The lesson is that users would rather err on the side of having at least one undo turn available. If that takes extra memory in a large game, well, that’s a large game that takes extra memory.

Also, that the “unlikely case” is going to happen. Plan for it now.

How about having the interpreter make an estimate for the undo stack size, based on the game size?

Let’s say we have a game with 50 locations and 200 objects. If we want to ensure we always have one undo available, the most expensive command would likely involve all objects and locations and change all of them. Let’s assume this command would change 3 properties for each object and location and also all objects will get a new owner.

So, 250x3 + 200x1 = 950 changes. Each undo record is currently 4 int32s, so that gives an undo stack size of 3800 int32s. That does not seem like an issue for current systems.

@Marnix: I wonder if you could use some drop-in delta encoding scheme here – diff current savegame with the previous one and store the patch on the undo stack, then undo/redo by applying the patch. If you don’t have room to store a whole patch, bump earliest patches off until you do.

I bet XVAN is fast enough to plow through a bunch of player commands, though. Have you considered just saving one game state, a fixed (user-configurable) number of turns back from “live” state, and then rewind to there and silently replay all the player commands up to the target state?

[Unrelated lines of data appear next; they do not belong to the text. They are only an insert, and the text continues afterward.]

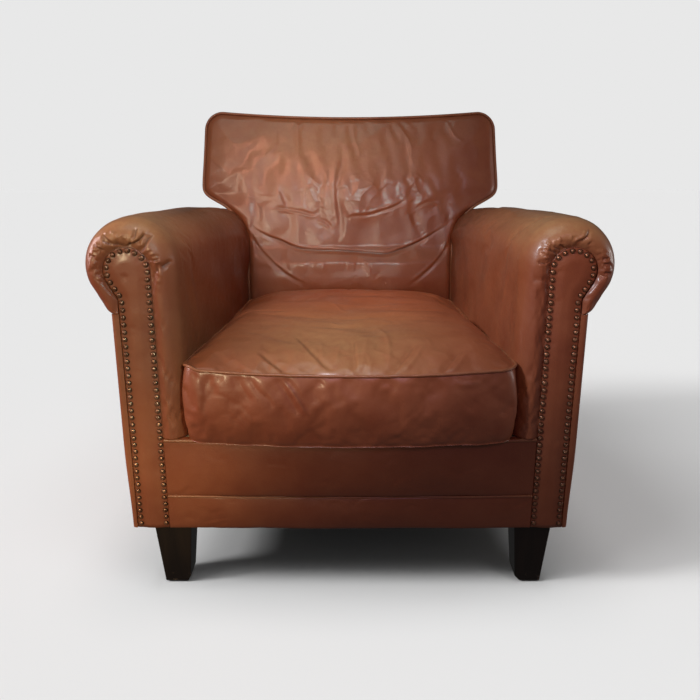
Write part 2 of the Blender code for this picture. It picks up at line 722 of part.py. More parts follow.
def main():
    for old in list(bpy.data.objects):
        bpy.data.objects.remove(old, do_unlink=True)

    leather = material("brown_leather", (0.30, 0.10, 0.05), 0.42)
    worn_leather = material("worn_leather", (0.36, 0.15, 0.09), 0.45)
    wood = material("beech", (0.55, 0.38, 0.22), 0.60)
    plywood = material("plywood", (0.60, 0.45, 0.28), 0.65)
    dark_wood = material("dark_stained_wood", (0.018, 0.012, 0.009), 0.40)
    brass = material("aged_brass", (0.22, 0.13, 0.06), 0.40, 0.9)
    steel = material("spring_steel", (0.45, 0.45, 0.45), 0.40, 0.9)
    nylon = material("nylon", (0.75, 0.73, 0.68), 0.50)
    webbing = material("elastic_webbing", (0.10, 0.09, 0.08), 0.85)
    burlap = material("burlap", (0.45, 0.36, 0.22), 0.90)
    cloth = material("dust_cloth", (0.03, 0.03, 0.03), 0.90)

    hardwood_frame(wood, plywood)
    feet_and_corners(dark_wood, wood, steel, nylon)

    for index, x in enumerate(SPRING_X):
        seat_spring(f"seat_spring_{index + 1}", x, steel)
    seat_deck("seat_deck", burlap)
    half_web = BACK_POST_X[1]
    for index, z in enumerate(WEB_HEIGHTS):
        rake_board(f"back_web_{index + 1}", (-half_web, half_web), (WEB_FRONT, POST_FRONT + GAP),
                   (z - WEB_HALF_WIDTH, z + WEB_HALF_WIDTH), webbing)
    dust_cover("dust_cover", cloth)

    for name, side in SIDES:
        arm_padding(name + "_arm_pad", side, worn_leather)
        arm_facing(name + "_arm_facing", side, leather)
        nail_trim(name + "_nail_trim", side, brass)
        outside_arm(name + "_outside_arm", side, leather)
    seat_cushion("seat_cushion", worn_leather)
    back_cushion("back_cushion", worn_leather)
    back_boxing("back_boxing", leather)
    outside_back("outside_back", leather)
    front_cover("front_rail_cover", (BAND_TOP + 2 * GAP, RAIL_COVER_TOP), RAIL_COVER_BULGE, leather)
    front_cover("front_lower_band", (BODY_BOTTOM, BAND_TOP), BAND_BULGE, leather)


main()
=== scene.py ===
import json
import math

import bpy
import numpy as np
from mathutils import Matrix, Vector, noise


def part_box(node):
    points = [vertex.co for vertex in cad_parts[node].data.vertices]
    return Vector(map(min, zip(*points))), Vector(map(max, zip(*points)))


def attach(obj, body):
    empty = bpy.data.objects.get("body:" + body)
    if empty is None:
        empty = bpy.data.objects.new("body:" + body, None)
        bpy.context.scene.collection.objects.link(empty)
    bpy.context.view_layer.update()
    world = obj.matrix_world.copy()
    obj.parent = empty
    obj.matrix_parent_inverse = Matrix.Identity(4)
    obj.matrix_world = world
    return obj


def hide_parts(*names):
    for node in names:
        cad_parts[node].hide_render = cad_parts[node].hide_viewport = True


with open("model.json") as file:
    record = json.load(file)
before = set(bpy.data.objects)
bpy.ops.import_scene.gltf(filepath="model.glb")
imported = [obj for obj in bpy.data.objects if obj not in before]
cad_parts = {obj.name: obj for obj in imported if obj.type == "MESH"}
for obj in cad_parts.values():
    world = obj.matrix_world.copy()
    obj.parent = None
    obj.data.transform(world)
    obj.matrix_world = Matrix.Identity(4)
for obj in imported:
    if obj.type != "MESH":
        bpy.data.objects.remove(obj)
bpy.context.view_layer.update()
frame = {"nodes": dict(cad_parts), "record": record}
noise.seed_set(4)      # without it, noise_vector changes from run to run

# ---- places and sizes, in metres -----------------------------------------
# u is a distance from the middle plane measured at the front of the arms, y is
# counted backwards from there, z is the height. The sides run in by SPLAY.

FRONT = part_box("left_arm_facing")[0].y
BODY_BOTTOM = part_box("left_outside_arm")[0].z
PANEL_U = -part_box("left_outside_arm")[0].x
BAND_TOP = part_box("front_lower_band")[1].z
RAIL_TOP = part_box("front_rail_cover")[1].z
COVER_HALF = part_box("front_rail_cover")[1].x
SEAT_LOW, SEAT_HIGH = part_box("seat_cushion")
BACK_LOW, BACK_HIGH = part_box("back_cushion")
ROLL_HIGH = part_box("left_arm_pad")[1].z

SPLAY = 0.0636
ROLL_R = 0.075
ROLL_U, ROLL_Z = 0.350, ROLL_HIGH - ROLL_R
ARM_INNER_U = ROLL_U - ROLL_R
STEM_IN_U, STEM_OUT_U = 0.3155, 0.3705
HEAD_U, HEAD_Z, HEAD_R = 0.3522, ROLL_Z - 0.0067, 0.0383
HEAD_END_ANGLE = -30.0
DROP_START, DROP_SLOPE, DROP_CURVE = 0.05, 0.0351, 0.0774
DROP_FULL_Z = 0.50
OUTSIDE_THICK = 0.008
RAKE = 0.194
REAR_Y = 0.680
FACE_Y, FACE_Z, FACE_RAKE = 0.562, 0.46, 0.27
ARM_PANEL_TOP = 0.5125
BACK_CORNER_R = 0.037
SADDLE, SADDLE_FROM_Z = 0.012, 0.70
CUSHION_BACK = OUTSIDE_THICK + 0.030 + 0.003 + 0.0009
SIDES = (("left", -1), ("right", 1))


def place(side, u, y, z):
    return np.stack(np.broadcast_arrays(side * (u - SPLAY * y), FRONT + y, z), axis=-1)


def middle(x, y, z):
    return np.stack(np.broadcast_arrays(x, FRONT + y, z), axis=-1)


def rear(z, inset=0.0):
    return REAR_Y + RAKE * (z - BODY_BOTTOM) - inset


def arm_drop(y, z):
    back = np.maximum(0.0, y - DROP_START)
    share = np.clip((z - RAIL_TOP) / (DROP_FULL_Z - RAIL_TOP), 0, 1)
    return -share * (DROP_SLOPE * back + DROP_CURVE * back * back)


def rear_end(z, inset):
    y = np.full_like(z, REAR_Y)
    for _ in range(6):
        y = rear(z + arm_drop(y, z), inset)
    return y


# ---- mesh building --------------------------------------------------------

def smooth(t):
    t = np.clip(t, 0, 1)
    return t * t * (3 - 2 * t)


def resample(path, count, closed=False):
    """count points at equal distances along a polyline."""
    path = np.asarray(path, float)
    if closed:
        path = np.vstack([path, path[:1]])
    run = np.r_[0, np.cumsum(np.linalg.norm(np.diff(path, axis=0), axis=1))]
    at = np.linspace(0, run[-1], count + 1)[:-1] if closed else np.linspace(0, run[-1], count)
    return np.stack([np.interp(at, run, column) for column in path.T], axis=-1)


def rounded(path, times=3):
    """A polyline with its corners cut, again and again; the ends stay."""
    path = np.asarray(path, float)
    for _ in range(times):
        low = 0.75 * path[:-1] + 0.25 * path[1:]
        high = 0.25 * path[:-1] + 0.75 * path[1:]
        path = np.vstack([path[:1], np.stack([low, high], 1).reshape(-1, path.shape[1]), path[-1:]])
    return path


def arc(centre_u, centre_z, radius, start, end, steps):
    a = np.radians(np.linspace(start, end, steps + 1))
    return np.stack([centre_u + radius * np.cos(a), centre_z + radius * np.sin(a)], axis=-1)


def rows(first, down, across):
    """Quads over a grid of down x across points that starts at index first."""
    i = first + np.arange(down - 1)[:, None] * across + np.arange(across - 1)[None, :]
    return np.stack([i, i + 1, i + across + 1, i + across], axis=-1).reshape(-1, 4).tolist()


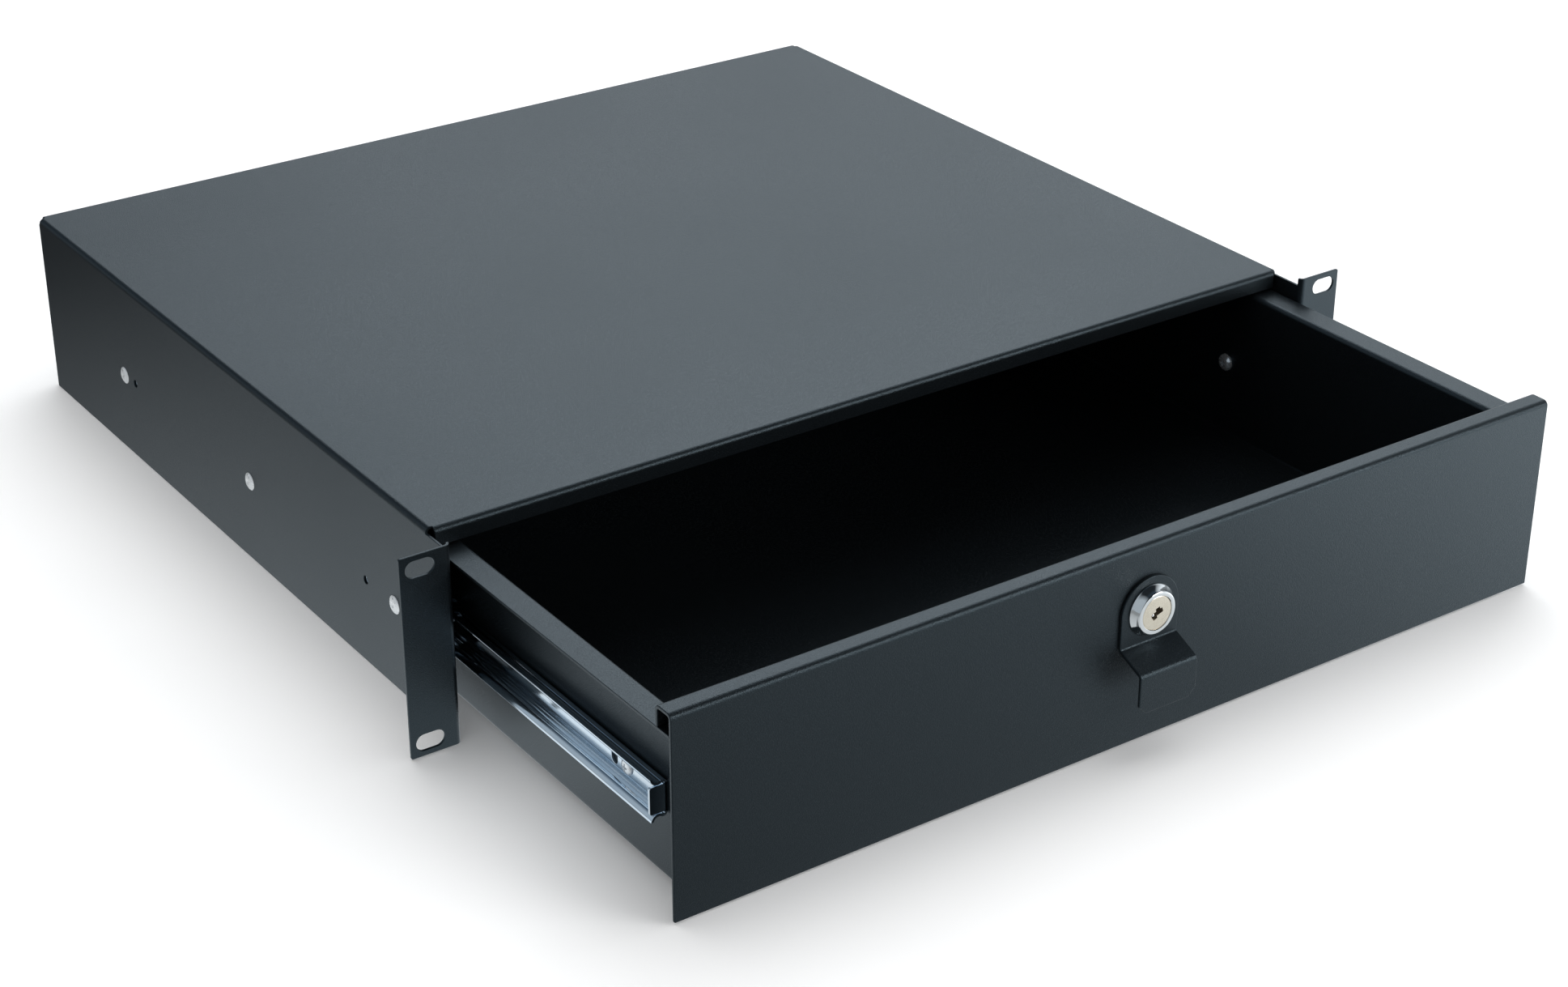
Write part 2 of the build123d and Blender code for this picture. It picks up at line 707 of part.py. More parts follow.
def lock_plug():
    """Stepped plug with a square tail for the cam and a tapped end."""
    end = CAM_FACE + CAM_SHEET
    plug = turned([
        (0, LOCK_FACE + PLUG_RECESS),
        (PLUG_DIAMETER / 2 - LOCK_EDGE, LOCK_FACE + PLUG_RECESS),
        (PLUG_DIAMETER / 2, LOCK_FACE + PLUG_RECESS + LOCK_EDGE),
        (PLUG_DIAMETER / 2, PLUG_STEP - LOCK_PLAY),
        (PLUG_TAIL / 2, PLUG_STEP - LOCK_PLAY),
        (PLUG_TAIL / 2, CAM_FACE),
        (0, CAM_FACE),
    ])
    square = block(
        -CAM_SQUARE / 2, CAM_SQUARE / 2, CAM_FACE, end, -CAM_SQUARE / 2, CAM_SQUARE / 2
    )
    tapped = rod_y(CAM_SCREW / 2 + HOLE_PLAY / 2, end - CAM_SCREW_LENGTH, end, 0, 0)
    return at_lock(plug + square - tapped - keyway())


def lock_washer():
    ring = Circle(LOCK_WASHER / 2) - barrel_section(
        LOCK_BARREL / 2 + LOCK_HOLE_PLAY, LOCK_FLATS + 2 * LOCK_HOLE_PLAY
    )
    return at_lock(along_y(ring, TRAY_WALL_BACK, TRAY_WALL_BACK + LOCK_WASHER_SHEET))


def lock_nut():
    start = TRAY_WALL_BACK + LOCK_WASHER_SHEET
    ring = RegularPolygon(LOCK_NUT_FLATS / 2, 6, major_radius=False) - Circle(
        LOCK_BARREL / 2 + LOCK_HOLE_PLAY
    )
    return at_lock(along_y(ring, start, start + LOCK_NUT_HEIGHT))


def lock_cam():
    """A flat cam, lying to the right while the drawer is unlocked."""
    reach = CAM_LENGTH - CAM_WIDTH / 2
    plate = Circle(CAM_WIDTH / 2) + Pos(reach, 0) * Circle(CAM_WIDTH / 2)
    plate = plate + Pos(reach / 2, 0) * Rectangle(reach, CAM_WIDTH)
    hole = CAM_SQUARE + 2 * CAM_PLAY
    return at_lock(along_y(plate - Rectangle(hole, hole), CAM_FACE, CAM_FACE + CAM_SHEET))


def cam_washer():
    start = CAM_FACE + CAM_SHEET
    ring = Circle(CAM_WASHER / 2) - Circle(CAM_SCREW / 2 + HOLE_PLAY / 2)
    return at_lock(along_y(ring, start, start + CAM_WASHER_SHEET))


def cam_screw():
    seat = CAM_FACE + CAM_SHEET + CAM_WASHER_SHEET
    shank = rod_y(CAM_SCREW / 2, seat - CAM_SCREW_LENGTH, seat, 0, 0)
    head = pan_head(CAM_SCREW_HEAD, CAM_SCREW_HEAD_HEIGHT)
    head = Pos(0, seat, 0) * Rot(-90, 0, 0) * head
    return at_lock(shank + head)


# Assembly

def shifted(piece, forward):
    return Pos(0, -forward, 0) * piece


def write(name, pieces):
    """One file for a node, which may hold several separate solids."""
    solids = pieces if isinstance(pieces, (list, tuple)) else [pieces]
    found = [solid for piece in solids for solid in piece.solids()]
    export_step(Compound(children=found), "parts/" + name + ".step")


def write_pair(name, pieces, forward):
    """The right and left copies of a node drawn on the right."""
    group = pieces if isinstance(pieces, (list, tuple)) else [pieces]
    right = [shifted(piece, forward) for piece in group]
    write(name + "_right", right)
    write(name + "_left", [mirror(piece, about=Plane.YZ) for piece in right])


os.makedirs("parts", exist_ok=True)
write("casing_shell", casing_shell())
write_pair("outer_rail", outer_rail(), 0)
write_pair("rail_rivets", rivets(), 0)
write_pair("ball_cage", ball_cage(), DRAWER_OPEN / 2)
write_pair("slide_balls", balls(), DRAWER_OPEN / 2)
write_pair("inner_rail", inner_rail(), DRAWER_OPEN)
write_pair("rail_screws", rail_screws(), DRAWER_OPEN)
write_pair("rail_nuts", rail_nuts(), DRAWER_OPEN)
write("drawer_tray", shifted(drawer_tray(), DRAWER_OPEN))
write("tray_front_wall", shifted(tray_front_wall(), DRAWER_OPEN))
write("tray_rear_wall", shifted(tray_rear_wall(), DRAWER_OPEN))
write("front_panel", shifted(front_panel(), DRAWER_OPEN))
write("pull_plate", shifted(pull_plate(), DRAWER_OPEN))
write("lock_barrel", shifted(lock_barrel(), DRAWER_OPEN))
write("lock_washer", shifted(lock_washer(), DRAWER_OPEN))
write("lock_nut", shifted(lock_nut(), DRAWER_OPEN))
write("lock_plug", shifted(lock_plug(), DRAWER_OPEN))
write("lock_cam", shifted(lock_cam(), DRAWER_OPEN))
write("cam_washer", shifted(cam_washer(), DRAWER_OPEN))
write("cam_screw", shifted(cam_screw(), DRAWER_OPEN))
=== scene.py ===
import math

import bmesh
import bpy
from mathutils import Matrix, Vector


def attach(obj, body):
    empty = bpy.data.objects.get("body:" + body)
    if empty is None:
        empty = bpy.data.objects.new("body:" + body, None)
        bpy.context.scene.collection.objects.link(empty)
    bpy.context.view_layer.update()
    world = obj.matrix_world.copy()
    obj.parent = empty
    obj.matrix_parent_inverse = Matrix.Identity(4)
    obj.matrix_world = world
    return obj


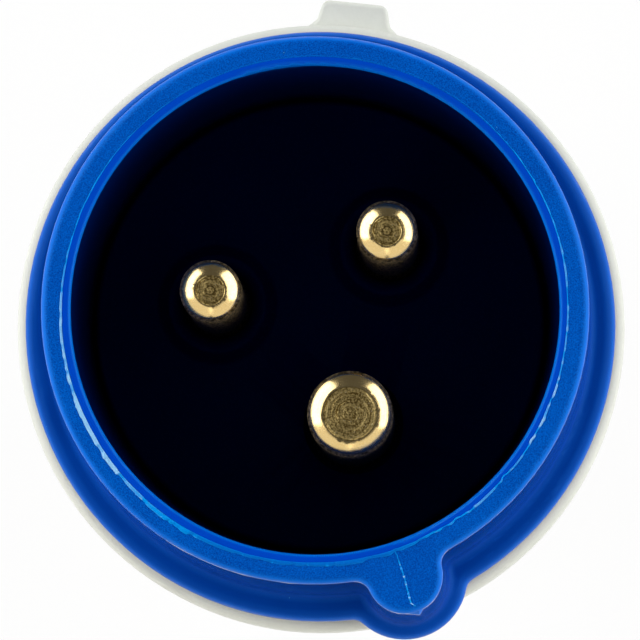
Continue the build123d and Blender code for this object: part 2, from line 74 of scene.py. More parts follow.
camera_data = bpy.data.cameras.new("camera")
camera_data.sensor_width = SENSOR_MM
camera_data.lens = FOCAL_PIXELS * SENSOR_MM / PICTURE
camera_data.clip_start = NEAREST
camera_data.clip_end = FARTHEST
camera = bpy.data.objects.new("camera", camera_data)
camera.matrix_world = Matrix.Translation(camera_place) @ camera_turn.to_4x4()
bpy.context.scene.collection.objects.link(camera)
bpy.context.scene.camera = camera
bpy.context.scene.view_settings.view_transform = "Standard"


# Shroud: the tube round the pins with its key nose, flange and skirt, moulded in blue polyamide.
# Faces square to the mould's opening came out grained, and walls along it were polished by the core.
class Value:
    """A number or vector in a shader. Arithmetic on numbers adds Math nodes."""

    def __init__(self, shader, socket):
        self.shader = shader
        self.socket = socket

    def __add__(self, other):
        return self.shader.math("ADD", self, other)

    def __radd__(self, other):
        return self.shader.math("ADD", other, self)

    def __sub__(self, other):
        return self.shader.math("SUBTRACT", self, other)

    def __rsub__(self, other):
        return self.shader.math("SUBTRACT", other, self)

    def __mul__(self, other):
        return self.shader.math("MULTIPLY", self, other)

    def __rmul__(self, other):
        return self.shader.math("MULTIPLY", other, self)

    def __truediv__(self, other):
        return self.shader.math("DIVIDE", self, other)

    def __pow__(self, other):
        return self.shader.math("POWER", self, other)


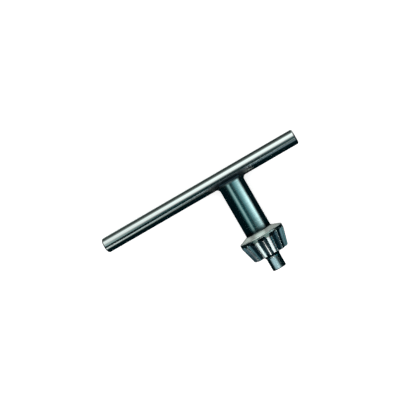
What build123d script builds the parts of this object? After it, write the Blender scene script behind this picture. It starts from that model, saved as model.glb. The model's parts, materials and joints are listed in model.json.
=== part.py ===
"""Drill chuck key: a straight drawn bar welded across the head of a turned
stem that ends in a bevel pinion and a round pilot.

Both pieces are drawn upright first: bar axis along X, stem axis along Z with
the pilot at the high end, the bar axis crossing the stem axis at Z = 0. The
whole key is then tipped over and set down the way it comes to rest, on the
edge of the stem's head, the pinion's rim and the far end of the bar.
"""
from build123d import *
from math import acos, asin, atan2, cos, degrees, hypot, pi, radians, sin, sqrt, tan
import os

# ------------------------------------------------------------------ bar (mm)
bar_d = 7.9            # drawn round bar
bar_len = 110.0        # over both ends
bar_long = 71.1        # stem axis to the far end, -X side
bar_chamfer = 0.6      # both ends, 45 degrees

# ----------------------------------------------------------------- stem (mm)
stem_d = 13.5
top_z = 3.4            # flat end, this far past the bar axis
top_round = 0.25       # edge of that end
weld_r = 1.8           # concave weld between the stem's sides and the bar
bead_r = 0.8           # smaller one along the bar, in front and behind

# --------------------------------------------------------------- pinion (mm)
back_z = 31.6          # stem ends, back cone begins
rim_z = 33.55          # back cone ends at the rim
rim_r = 11.7
land_z = 35.8          # short cylindrical rim ends, tip cone begins
small_z = 44.55        # face at the pinion's small end
apex_z = 78.8          # where tips and roots all meet
back_fillet = 0.3
rim_round = 0.65
tooth_end_chamfer = 0.45

teeth = 11
module = 1.8           # at the large end, plane land_z
press_angle = 20.0
half_tooth = 9.8       # half a tooth at the pitch circle, degrees
root_r = 8.0           # groove floor at the large end
root_fillet = 0.68
wall_z_top = 34.6      # groove's closed end where it breaks the rim
wall_z_root = 36.4     # and where it meets the floor
wall_fillet = 0.6
edge_round = 0.15      # tooth edges, rounded off in finishing

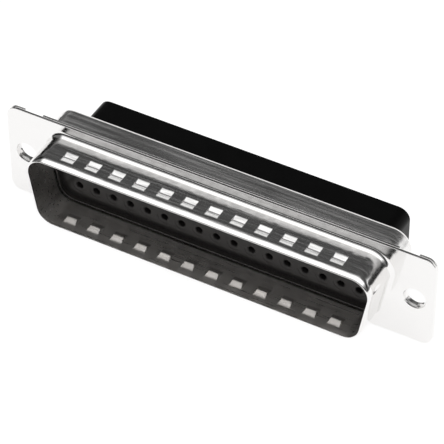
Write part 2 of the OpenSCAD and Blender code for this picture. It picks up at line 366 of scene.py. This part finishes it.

The memory would be capped in the sense that you’d just be storing a fixed number of player commands plus 2 game states (backup state could even live on disk in a pinch).

Thinking about it more, I feel like ideally the author should have control over undo stack size (as a number of undo steps available), with a sensible default. Player could have a cheat to override that, and game should try to make it happen.

If you have the undo stack automatically sized based on available memory, I guess you’d often have the entire history on there, which I’m not sure you’d need as a player or want as an author. But you can probably make a guess at how much you need to allocate for a given number of undo steps, and expand it as needed.